The main category-theoretic feature here is

For a morphism $f : A \to B$ in a category, the following are equivalent:

• $f$ is a monomorphism
• $\hom(X, f) : \hom(X, A) \to \hom(X, B)$ is injective for every object $X$

which is a straightforward translation of the definitions. SCB is a big set-theoretic result that says

If $S$ and $T$ are sets, and there are injective functions $f : S \to T$ and $g : T \to S$, then there exists a bijection between $S$ and $T$.

---

Regarding naturality, consider the above formula $\hom(X, f) : \hom(X, A) \to \hom(X, B)$. For every object $X$ of the category, this formula expresses a pair of sets and a function between them.

However, in category theory, we often want more from a variable than simply to be able to plug in objects; we also want the formula to be compatible with the action of the category! Any $g : X \to Y$ should induce a morphism betweenthe data for $X$ and the data for $Y$. In this case, it should give a commutative diagram

$$ \require{AMScd} \begin{CD} \hom(Y, A) @> \hom(Y, f) >> \hom(Y, B) \\ @VV \hom(g, A) V @VV \hom(g, B) V \\ \hom(X, A) @> \hom(X, f) >> \hom(X, B) \end{CD} $$

Note this goes from $Y$ to $X$ because $X$ is being used a contravariant way.

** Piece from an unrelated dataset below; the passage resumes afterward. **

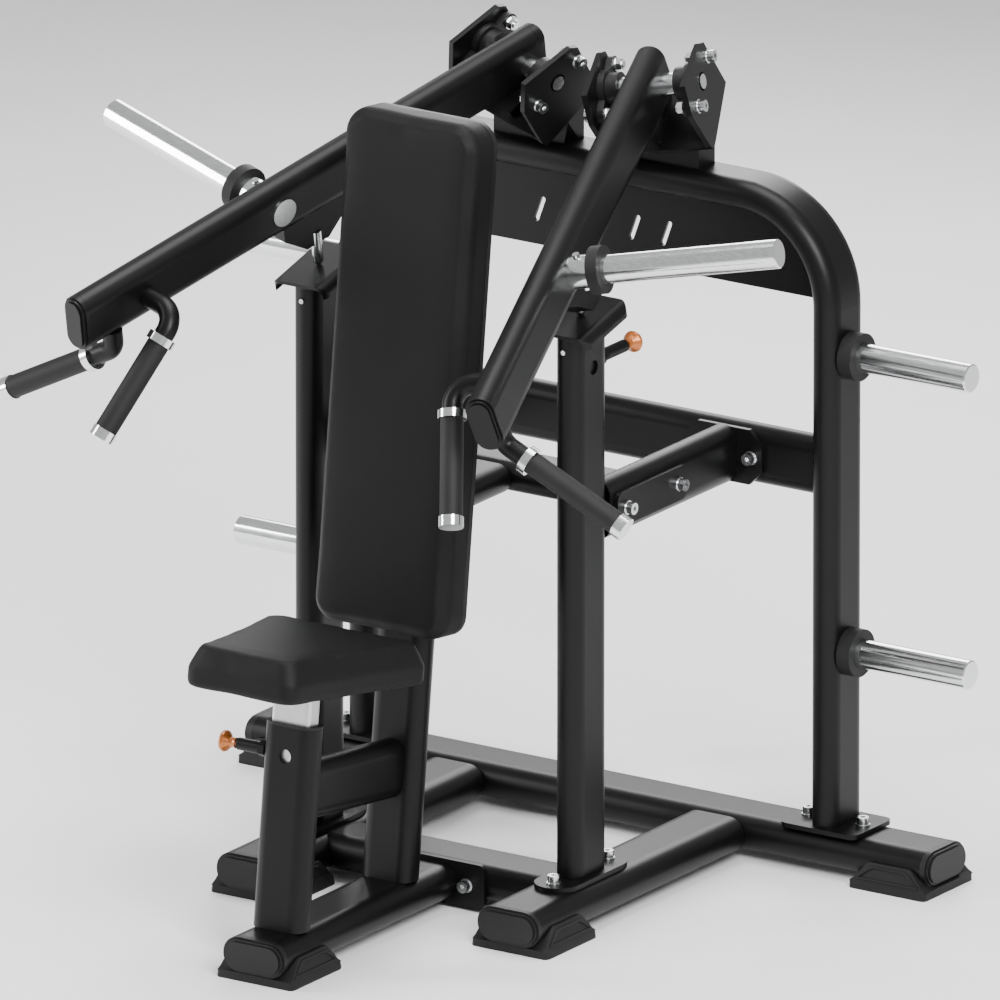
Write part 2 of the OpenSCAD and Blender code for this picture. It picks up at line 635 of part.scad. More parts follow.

If this square is commutative for all $X \to y$, then the above formula is natural in $X$.

Note that $\hom(-, A)$ and $\hom(-, B)$ denote functors $\mathcal{C}^\mathrm{op} \to \mathbf{Set}$. This square is precisely the condition for $\hom(-, f)$ to denote a natural transformation from functors $\hom(-, A)$ to $\hom(-, B)$.

I'm not sure what form of the Yoneda lemma you're using, but it should be a fairly immediate consequence that every natural isomorphism $\hom(-, A) \to \hom(-, B)$ is precisely of the form $\hom(-, f)$ where $f$ is an isomorphism.

If we obtained the isomorphisms $\hom(X, A) \to \hom(X, B)$ for every $X$ simply by invoking SCB, there is no reason to think any of the squares above should be commutative for a morphism $X \to Y$.